* _DIRECTION_:
Set down all of the data exactly as it appears.

* _DATA LINES_:
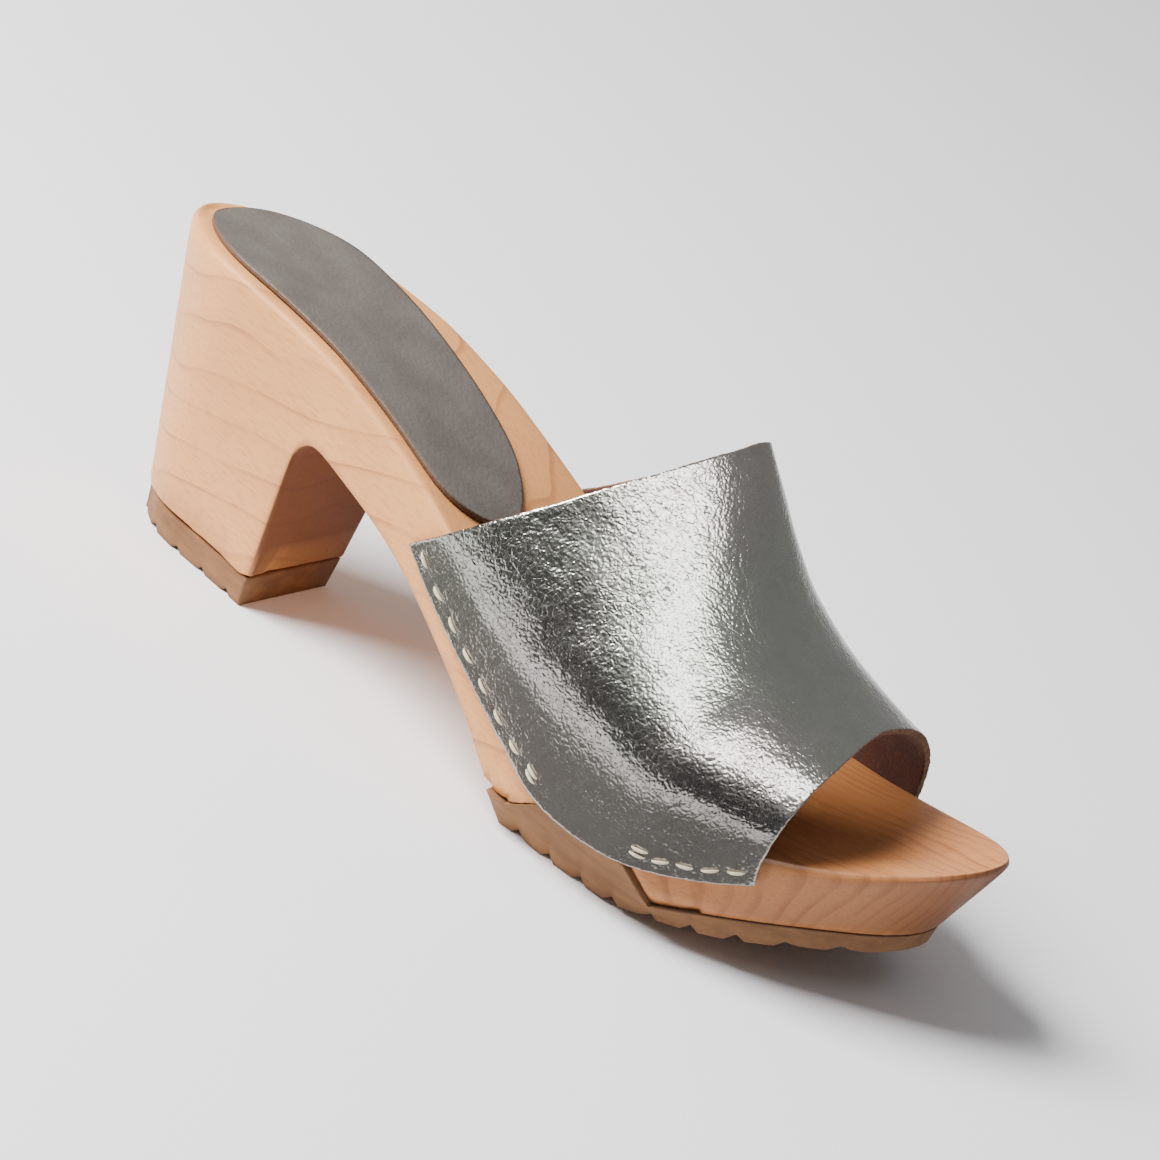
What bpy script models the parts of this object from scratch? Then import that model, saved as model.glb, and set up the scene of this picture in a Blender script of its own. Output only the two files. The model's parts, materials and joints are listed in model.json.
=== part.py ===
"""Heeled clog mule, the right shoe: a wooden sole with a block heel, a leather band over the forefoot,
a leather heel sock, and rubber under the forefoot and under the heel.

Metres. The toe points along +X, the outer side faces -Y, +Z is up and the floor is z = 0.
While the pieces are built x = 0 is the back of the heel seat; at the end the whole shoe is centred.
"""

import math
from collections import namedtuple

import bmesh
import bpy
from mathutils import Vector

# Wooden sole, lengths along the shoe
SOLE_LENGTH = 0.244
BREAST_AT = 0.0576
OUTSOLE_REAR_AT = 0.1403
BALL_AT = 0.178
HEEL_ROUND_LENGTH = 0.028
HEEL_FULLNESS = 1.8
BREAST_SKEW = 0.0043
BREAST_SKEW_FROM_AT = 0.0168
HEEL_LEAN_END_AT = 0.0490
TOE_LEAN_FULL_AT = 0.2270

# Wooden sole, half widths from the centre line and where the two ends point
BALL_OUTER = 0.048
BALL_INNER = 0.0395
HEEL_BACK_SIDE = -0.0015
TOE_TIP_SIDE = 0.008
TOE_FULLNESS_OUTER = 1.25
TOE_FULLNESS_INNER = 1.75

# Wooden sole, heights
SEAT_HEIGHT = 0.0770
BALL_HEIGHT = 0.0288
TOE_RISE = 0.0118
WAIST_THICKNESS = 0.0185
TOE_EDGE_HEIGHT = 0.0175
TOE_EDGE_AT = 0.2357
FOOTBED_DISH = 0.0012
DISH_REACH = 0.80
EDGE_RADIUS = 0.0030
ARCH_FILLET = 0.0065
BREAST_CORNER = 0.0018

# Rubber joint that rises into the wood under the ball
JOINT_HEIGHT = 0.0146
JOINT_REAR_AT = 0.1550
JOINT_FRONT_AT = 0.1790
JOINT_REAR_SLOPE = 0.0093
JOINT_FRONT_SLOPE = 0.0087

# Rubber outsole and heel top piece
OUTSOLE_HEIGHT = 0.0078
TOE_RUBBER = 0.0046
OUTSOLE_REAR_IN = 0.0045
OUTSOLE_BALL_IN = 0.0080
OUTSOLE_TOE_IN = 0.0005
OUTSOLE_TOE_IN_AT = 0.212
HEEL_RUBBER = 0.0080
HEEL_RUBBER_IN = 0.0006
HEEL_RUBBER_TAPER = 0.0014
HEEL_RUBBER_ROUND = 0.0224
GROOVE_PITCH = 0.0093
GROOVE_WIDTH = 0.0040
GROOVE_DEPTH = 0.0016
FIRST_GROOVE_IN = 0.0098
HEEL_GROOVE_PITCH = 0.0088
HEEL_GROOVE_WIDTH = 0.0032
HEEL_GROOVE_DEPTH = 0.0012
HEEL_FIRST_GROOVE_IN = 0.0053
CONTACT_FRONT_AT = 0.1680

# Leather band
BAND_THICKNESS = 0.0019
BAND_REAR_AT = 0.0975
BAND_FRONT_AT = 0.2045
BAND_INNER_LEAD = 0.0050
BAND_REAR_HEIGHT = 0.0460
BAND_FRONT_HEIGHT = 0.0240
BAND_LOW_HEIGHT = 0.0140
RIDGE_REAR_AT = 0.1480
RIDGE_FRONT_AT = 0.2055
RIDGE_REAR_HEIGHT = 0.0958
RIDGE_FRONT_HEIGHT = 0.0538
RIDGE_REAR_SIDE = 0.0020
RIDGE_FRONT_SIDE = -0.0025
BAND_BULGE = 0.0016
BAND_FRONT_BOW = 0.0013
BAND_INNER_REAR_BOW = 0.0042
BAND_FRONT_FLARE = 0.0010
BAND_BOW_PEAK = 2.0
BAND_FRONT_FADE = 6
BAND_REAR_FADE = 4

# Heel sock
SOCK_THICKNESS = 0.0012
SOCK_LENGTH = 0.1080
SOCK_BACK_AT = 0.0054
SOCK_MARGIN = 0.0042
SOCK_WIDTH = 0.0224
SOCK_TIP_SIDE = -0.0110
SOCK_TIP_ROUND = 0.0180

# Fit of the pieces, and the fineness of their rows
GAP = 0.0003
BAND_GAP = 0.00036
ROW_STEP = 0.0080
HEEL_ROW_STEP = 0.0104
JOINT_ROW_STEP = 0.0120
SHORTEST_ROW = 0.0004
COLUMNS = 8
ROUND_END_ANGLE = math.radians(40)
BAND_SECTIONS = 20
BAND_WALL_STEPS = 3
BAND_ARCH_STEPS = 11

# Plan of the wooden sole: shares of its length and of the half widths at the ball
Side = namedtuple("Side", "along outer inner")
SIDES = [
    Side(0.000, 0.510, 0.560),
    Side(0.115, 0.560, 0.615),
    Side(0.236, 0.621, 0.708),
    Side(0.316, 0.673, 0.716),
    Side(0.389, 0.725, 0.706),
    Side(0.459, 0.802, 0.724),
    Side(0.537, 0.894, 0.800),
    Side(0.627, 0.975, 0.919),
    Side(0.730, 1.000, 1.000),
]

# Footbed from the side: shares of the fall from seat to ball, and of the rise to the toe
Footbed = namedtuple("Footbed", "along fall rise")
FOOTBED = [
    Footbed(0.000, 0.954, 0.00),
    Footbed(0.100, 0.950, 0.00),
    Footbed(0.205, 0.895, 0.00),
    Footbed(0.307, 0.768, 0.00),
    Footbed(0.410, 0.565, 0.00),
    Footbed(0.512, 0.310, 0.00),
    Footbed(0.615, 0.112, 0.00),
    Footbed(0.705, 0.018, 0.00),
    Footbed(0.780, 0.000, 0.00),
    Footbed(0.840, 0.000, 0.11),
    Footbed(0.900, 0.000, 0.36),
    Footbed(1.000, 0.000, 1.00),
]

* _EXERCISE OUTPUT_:
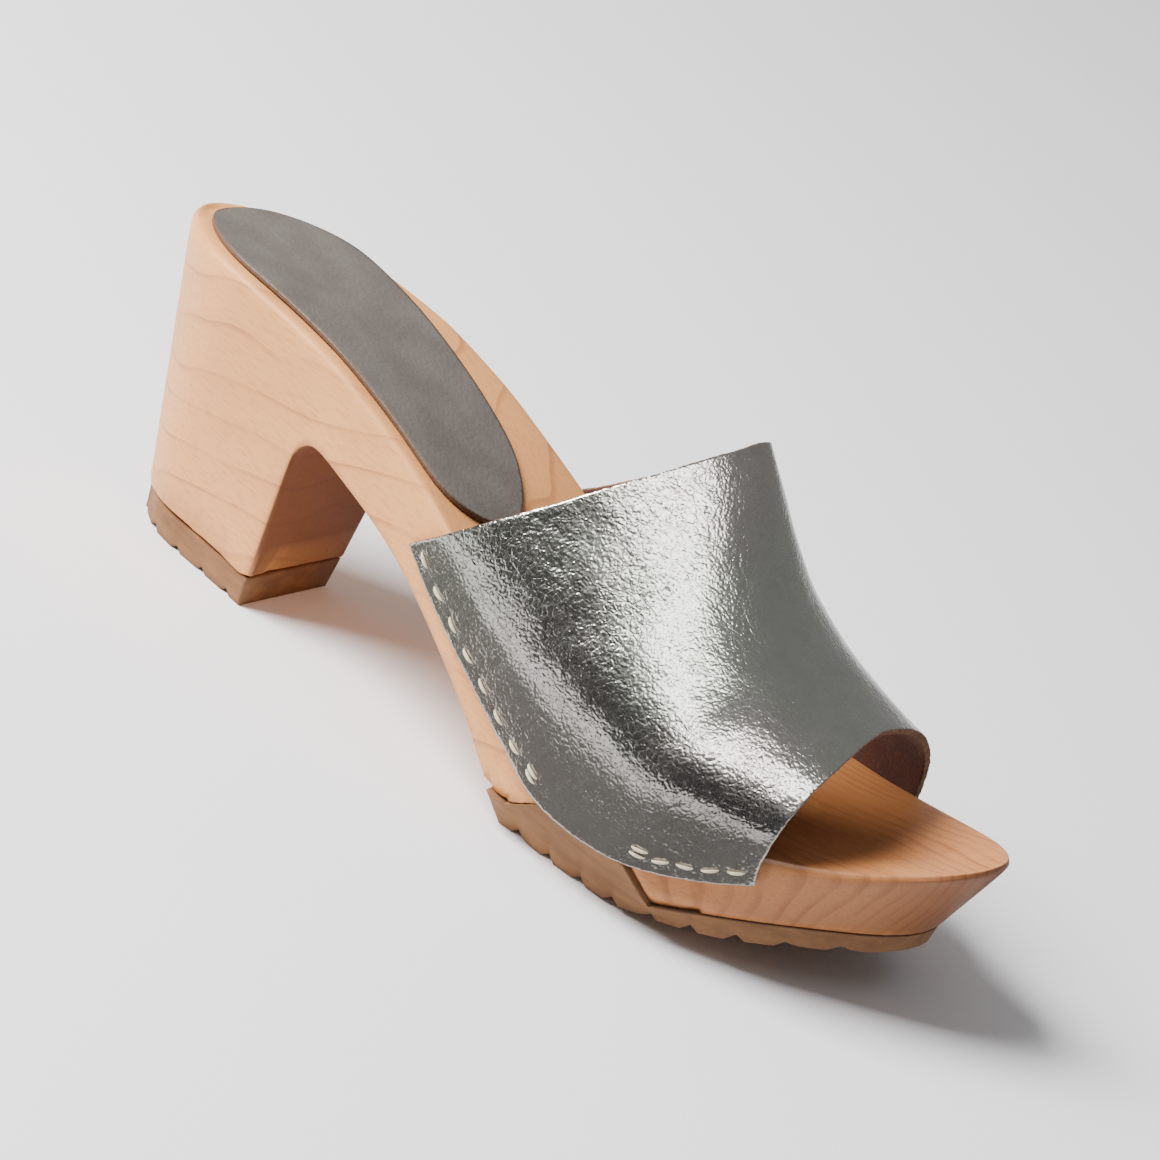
What bpy script models the parts of this object from scratch? Then import that model, saved as model.glb, and set up the scene of this picture in a Blender script of its own. Output only the two files. The model's parts, materials and joints are listed in model.json.
=== part.py ===
"""Heeled clog mule, the right shoe: a wooden sole with a block heel, a leather band over the forefoot,
a leather heel sock, and rubber under the forefoot and under the heel.

Metres. The toe points along +X, the outer side faces -Y, +Z is up and the floor is z = 0.
While the pieces are built x = 0 is the back of the heel seat; at the end the whole shoe is centred.
"""

import math
from collections import namedtuple

import bmesh
import bpy
from mathutils import Vector

# Wooden sole, lengths along the shoe
SOLE_LENGTH = 0.244
BREAST_AT = 0.0576
OUTSOLE_REAR_AT = 0.1403
BALL_AT = 0.178
HEEL_ROUND_LENGTH = 0.028
HEEL_FULLNESS = 1.8
BREAST_SKEW = 0.0043
BREAST_SKEW_FROM_AT = 0.0168
HEEL_LEAN_END_AT = 0.0490
TOE_LEAN_FULL_AT = 0.2270

# Wooden sole, half widths from the centre line and where the two ends point
BALL_OUTER = 0.048
BALL_INNER = 0.0395
HEEL_BACK_SIDE = -0.0015
TOE_TIP_SIDE = 0.008
TOE_FULLNESS_OUTER = 1.25
TOE_FULLNESS_INNER = 1.75

# Wooden sole, heights
SEAT_HEIGHT = 0.0770
BALL_HEIGHT = 0.0288
TOE_RISE = 0.0118
WAIST_THICKNESS = 0.0185
TOE_EDGE_HEIGHT = 0.0175
TOE_EDGE_AT = 0.2357
FOOTBED_DISH = 0.0012
DISH_REACH = 0.80
EDGE_RADIUS = 0.0030
ARCH_FILLET = 0.0065
BREAST_CORNER = 0.0018

# Rubber joint that rises into the wood under the ball
JOINT_HEIGHT = 0.0146
JOINT_REAR_AT = 0.1550
JOINT_FRONT_AT = 0.1790
JOINT_REAR_SLOPE = 0.0093
JOINT_FRONT_SLOPE = 0.0087

# Rubber outsole and heel top piece
OUTSOLE_HEIGHT = 0.0078
TOE_RUBBER = 0.0046
OUTSOLE_REAR_IN = 0.0045
OUTSOLE_BALL_IN = 0.0080
OUTSOLE_TOE_IN = 0.0005
OUTSOLE_TOE_IN_AT = 0.212
HEEL_RUBBER = 0.0080
HEEL_RUBBER_IN = 0.0006
HEEL_RUBBER_TAPER = 0.0014
HEEL_RUBBER_ROUND = 0.0224
GROOVE_PITCH = 0.0093
GROOVE_WIDTH = 0.0040
GROOVE_DEPTH = 0.0016
FIRST_GROOVE_IN = 0.0098
HEEL_GROOVE_PITCH = 0.0088
HEEL_GROOVE_WIDTH = 0.0032
HEEL_GROOVE_DEPTH = 0.0012
HEEL_FIRST_GROOVE_IN = 0.0053
CONTACT_FRONT_AT = 0.1680

# Leather band
BAND_THICKNESS = 0.0019
BAND_REAR_AT = 0.0975
BAND_FRONT_AT = 0.2045
BAND_INNER_LEAD = 0.0050
BAND_REAR_HEIGHT = 0.0460
BAND_FRONT_HEIGHT = 0.0240
BAND_LOW_HEIGHT = 0.0140
RIDGE_REAR_AT = 0.1480
RIDGE_FRONT_AT = 0.2055
RIDGE_REAR_HEIGHT = 0.0958
RIDGE_FRONT_HEIGHT = 0.0538
RIDGE_REAR_SIDE = 0.0020
RIDGE_FRONT_SIDE = -0.0025
BAND_BULGE = 0.0016
BAND_FRONT_BOW = 0.0013
BAND_INNER_REAR_BOW = 0.0042
BAND_FRONT_FLARE = 0.0010
BAND_BOW_PEAK = 2.0
BAND_FRONT_FADE = 6
BAND_REAR_FADE = 4

# Heel sock
SOCK_THICKNESS = 0.0012
SOCK_LENGTH = 0.1080
SOCK_BACK_AT = 0.0054
SOCK_MARGIN = 0.0042
SOCK_WIDTH = 0.0224
SOCK_TIP_SIDE = -0.0110
SOCK_TIP_ROUND = 0.0180

# Fit of the pieces, and the fineness of their rows
GAP = 0.0003
BAND_GAP = 0.00036
ROW_STEP = 0.0080
HEEL_ROW_STEP = 0.0104
JOINT_ROW_STEP = 0.0120
SHORTEST_ROW = 0.0004
COLUMNS = 8
ROUND_END_ANGLE = math.radians(40)
BAND_SECTIONS = 20
BAND_WALL_STEPS = 3
BAND_ARCH_STEPS = 11

# Plan of the wooden sole: shares of its length and of the half widths at the ball
Side = namedtuple("Side", "along outer inner")
SIDES = [
    Side(0.000, 0.510, 0.560),
    Side(0.115, 0.560, 0.615),
    Side(0.236, 0.621, 0.708),
    Side(0.316, 0.673, 0.716),
    Side(0.389, 0.725, 0.706),
    Side(0.459, 0.802, 0.724),
    Side(0.537, 0.894, 0.800),
    Side(0.627, 0.975, 0.919),
    Side(0.730, 1.000, 1.000),
]

# Footbed from the side: shares of the fall from seat to ball, and of the rise to the toe
Footbed = namedtuple("Footbed", "along fall rise")
FOOTBED = [
    Footbed(0.000, 0.954, 0.00),
    Footbed(0.100, 0.950, 0.00),
    Footbed(0.205, 0.895, 0.00),
    Footbed(0.307, 0.768, 0.00),
    Footbed(0.410, 0.565, 0.00),
    Footbed(0.512, 0.310, 0.00),
    Footbed(0.615, 0.112, 0.00),
    Footbed(0.705, 0.018, 0.00),
    Footbed(0.780, 0.000, 0.00),
    Footbed(0.840, 0.000, 0.11),
    Footbed(0.900, 0.000, 0.36),
    Footbed(1.000, 0.000, 1.00),
]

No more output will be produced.